Even further down we came to the end of the tour, probably a half mile deep in total.  It was easily 90F degrees and the guide wouldn´t let us stay there long.  We hung around just long enough to get a glimpse of the actual work being done.  Four Bolivians with pick axes chipping away at a silver vein and shoving the debris down a ramp into the carts... as they have been for the last 400 years.  They were thirsty and we all handed over our gifts.

With that we turned around and started stumbling back out.  Every so often another cart would come by accompanied by three groaning bodies.  On the way we went down another shaft to visit the God of the miners.  It was a devilish statue that the Spanish set up for them.  I didn´t pay much attention to the guide´s speech due to the shock of what I had witnessed.  A half mile of four foot ceilings to get to the entrance and we were out. 

I asked Charlie´s opinion as an Australian miner.  He was dumbfounded.  He said they stopped mining like that 200 years ago in the modern world.  ´They don´t dig holes as far as they can anymore, they just move the whole damn hill´.  They´ve been tunneling Cerro Rico for 400 years and Charlie reckons a real mining company could make it disappear in under three months.  The miners follow tiny veins all day long for $14 a day killing themselves.  The big companies would just rip the entire hill apart and pull out the good bits later.
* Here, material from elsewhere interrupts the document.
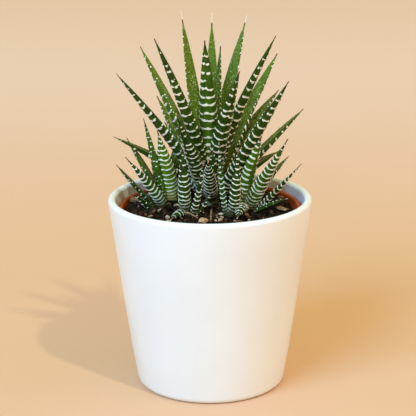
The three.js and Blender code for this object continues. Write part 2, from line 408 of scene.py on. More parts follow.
def mounded(radius):
    return MIX["edge"] + MIX["mound"] * (1 - (radius / liner_inside(MIX["edge"])) ** 2)


def mix_top(x, y):
    return mounded(math.hypot(x, y)) + MIX["bank"] * banked(x, y)


side = liner_inside(MIX["edge"]) - 0.3
mix_outline = [(liner_inside(MIX["foot"]) - 1.6, MIX["foot"])]
mix_outline += [(side * (1 - i / 64) + 0.35 * i / 64, mounded(side * (1 - i / 64))) for i in range(65)]
mix = turn("potting_mix", mix_outline, around=224)
top = mix.vertex_groups.new(name="top")
bank = mix.vertex_groups.new(name="bank")
for vertex in mix.data.vertices:
    inward = side - vertex.co.xy.length / MM
    if vertex.co.z > (MIX["edge"] - 1) * MM:
        top.add([vertex.index], min(max(inward / 1.5, 0.0), 1.0), "REPLACE")
        bank.add([vertex.index], banked(vertex.co.x / MM, vertex.co.y / MM), "REPLACE")
apply(mix, "DISPLACE", direction="Z", strength=MIX["bank"] * MM, mid_level=0, vertex_group="bank")
# Size and height of each kind of unevenness in millimetres, and the share of it that is cut in.
RELIEF = (("heaps", 9.0, 2.4, 0.55), ("crumbs", 2.4, 1.9, 0.5), ("grains", 0.9, 0.8, 0.5))
for label, size, lift, seat in RELIEF:
    pattern = bpy.data.textures.new(label, "CLOUDS")
    pattern.noise_scale = size * MM
    pattern.noise_depth = 2
    apply(mix, "DISPLACE", texture=pattern, texture_coords="LOCAL", direction="Z",
          strength=lift * MM, mid_level=seat, vertex_group="top")
smooth(mix, 60)
hand_over(mix, mix_finish, "potting_mix", "soil")
print("mix:", len(mix.data.polygons), "faces")

# %% [markdown]
# ## Stems
# Each rosette sits on a short fleshy stem wrapped in old dry leaf bases. The stem is turned like the
# pots, with a small step at every sheath, and it tapers to a blunt tip inside the rosette.

# %% Finish of the stems
stem_finish, tree, shader, place = start_finish("stem_sheaths", 0.6)
fibres = put(tree, "ShaderNodeMapping", {"Vector": place, "Scale": (1.0, 1.0, 0.25)}).outputs["Vector"]
fresh = colours(tree, cloud(tree, fibres, 700.0), rgb(0.16, 0.19, 0.06), rgb(0.30, 0.30, 0.13))
sheathed = colours(tree, cloud(tree, fibres, 260.0, 0.5, 0.6), fresh, rgb(0.24, 0.14, 0.08))
tree.links.new(sheathed, shader.inputs["Base Color"])
grained(tree, shader, fibres, 1400.0, 0.5, 0.0003)
print("finish:", stem_finish.name)

# %% Rosettes and their stems
# Axis of each rosette, height of its youngest leaves, spread of its leaves, stem radius low and high.
ROSETTES = {
    "main": {"x": 1, "y": 14, "top": 101, "spread": 1, "low": 6.5, "high": 2.2},
    "left": {"x": -22, "y": 10, "top": 94.5, "spread": 0.75, "low": 4.5, "high": 1.7},
    "right": {"x": 18, "y": 6, "top": 94.5, "spread": 0.75, "low": 4.5, "high": 1.7},
    "front_left": {"x": -12.5, "y": -3.5, "top": 92.8, "spread": 0.6, "low": 3, "high": 1.3},
    "front_right": {"x": 10.5, "y": -8.5, "top": 92.8, "spread": 0.5, "low": 3, "high": 1.3},
}
for name, rosette in ROSETTES.items():
    bottom = mounded(math.hypot(rosette["x"], rosette["y"])) - 8
    outline = []
    for i in range(25):
        share = i / 24
        swell = 0.92 + 0.08 * ((i % 4) / 3)
        radius = (rosette["low"] + (rosette["high"] - rosette["low"]) * share) * swell
        outline.append((radius, bottom + (rosette["top"] - bottom) * share))
    stem = turn(f"{name}_rosette_stem", outline, around=32)
    work_on(stem)
    bpy.ops.object.mode_set(mode="EDIT")
    bpy.ops.mesh.select_all(action="SELECT")
    bpy.ops.transform.translate(value=(rosette["x"] * MM, rosette["y"] * MM, 0))
    bpy.ops.object.mode_set(mode="OBJECT")
    smooth(stem, 60)
    hand_over(stem, stem_finish, "stem", f"{name}_stem")
print("stems:", len(ROSETTES))

# %% [markdown]
# ## Leaf finish
# A haworthia leaf is waxy and dark green, lighter where it is young or in shade. Raised white knobs
# join into bands across its back; its inner side is plain green with pale specks. Light and shade are
# also painted into its colour: each leaf has a lightness that is partly its own tone and partly painted
# shade, low for leaves deep in the clump. It changes along the blade, and on the darkest leaves it also
# darkens the foot and the knobs. The leaf mesh carries two attributes. `blade` says where a point is on
# the leaf, in millimetres, and which side it is on. `marks` says how much of a knob it is, how dry it is,
# and how much painted light its green gets. So the pattern bends with the leaf, and colour and relief
# always agree.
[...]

Charlie was obviously disturbed by the hazards too.  According to him, one gas pocket, one earth tremor, or one falling rock could have killed us all in there.

It´s incredible that people still crawl around in these shafts and die in droves here given the technology that´s available.  Cerro Rico is a miner´s co-op by name, but apparently the people at top still rake in the real money.  The Bolivian government won´t allow foreign investment.  The current president is the nation´s first indigenous leader.  It sounds romantic, but the fact that he has 2.5 years of education and is chummy with Castro and Chavez is a little unsettling.  According to Nora, our hotel owner, the country is heading towards a communist dictatorship rapidly.  I'm not sure about that, but one look at the Potosi mines, and you can tell that something is wrong here.  Someday it will turn around, but a lot of miners will die in the meantime.
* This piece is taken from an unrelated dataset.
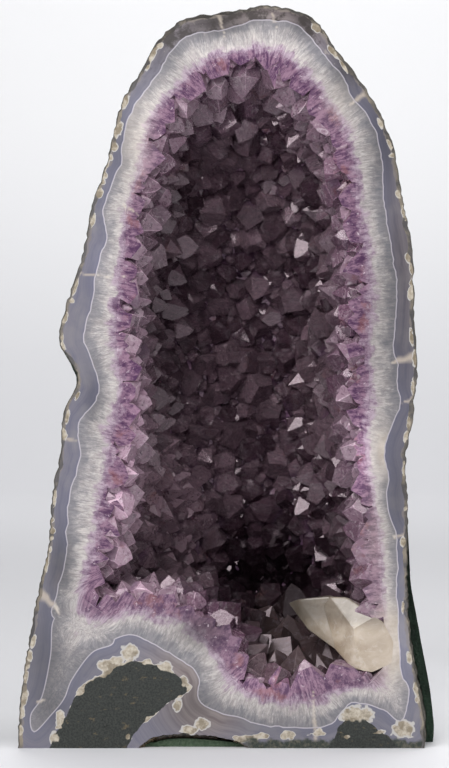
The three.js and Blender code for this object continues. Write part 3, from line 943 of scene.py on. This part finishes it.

Today Charlie and I arrived in Uyuni.  We got a peak at the salt flats on the way in and they were amazing.  White expanse as far as the eye can see.  The road from Potosi was 70% paved, a perfect ratio for a day´s ride.  The countryside looked like Arizona for some reason.  I´m still scratching my head about that.  Tomorrow we embark on a three day tour of Salar de Uyuni and the surrounding national parks.  We are in a Land Cruiser with two new friends from the mine tour.  Alleric from South Africa and his wife Gina from England who both live in Australia.  Charlie originally met them in Mexico and now five months later we crossed paths agian.  It should be a good time, and then we´re high tailing it for the border.  We might skip Atacama for now.  More dirt roads make me cringe thinking of my suspension.  Plus I had a real steak last night and now I´ve got blood thirst.

Gas shouldn´t be so much a worry now; Charlie and I each bought a 5 liter jug that we keep in our panniers full of fuel.  An extra 50 miles range is a substantial buffer.

1 comment:

  1. Lots of good reasons not to take the mine tour...but I still sort of regret not doing it because everyone says it was interesting and eye opening. I would have felt too guilty, which is a weak excuse for avoiding seeing it while they live it.

    I hope you get this before you leave Uyuni for Tupiza, because if you want to avoid hellish dirt roads and washboards that will destroy your suspension/will to live, then, by all means, DO NOT take the direct road from Uyuni to Tupiza. All of the "roads" you take on your 4x4 tour are just like it, and it took us 9 hours to complete the 215 kilometer journey. It was the first road on the whole trip to damage our luggage, the vibrations from the washboards fatigued and broke one of our upper box mounts. Oh, yeah, and 20 miles an hour, for nine hours straight, in the sandy ass desert and then rocky ass mountains. Please go back to Potosi, drink some Potosina for me, and go to Tupiza from there. Have fun, and catch up some time!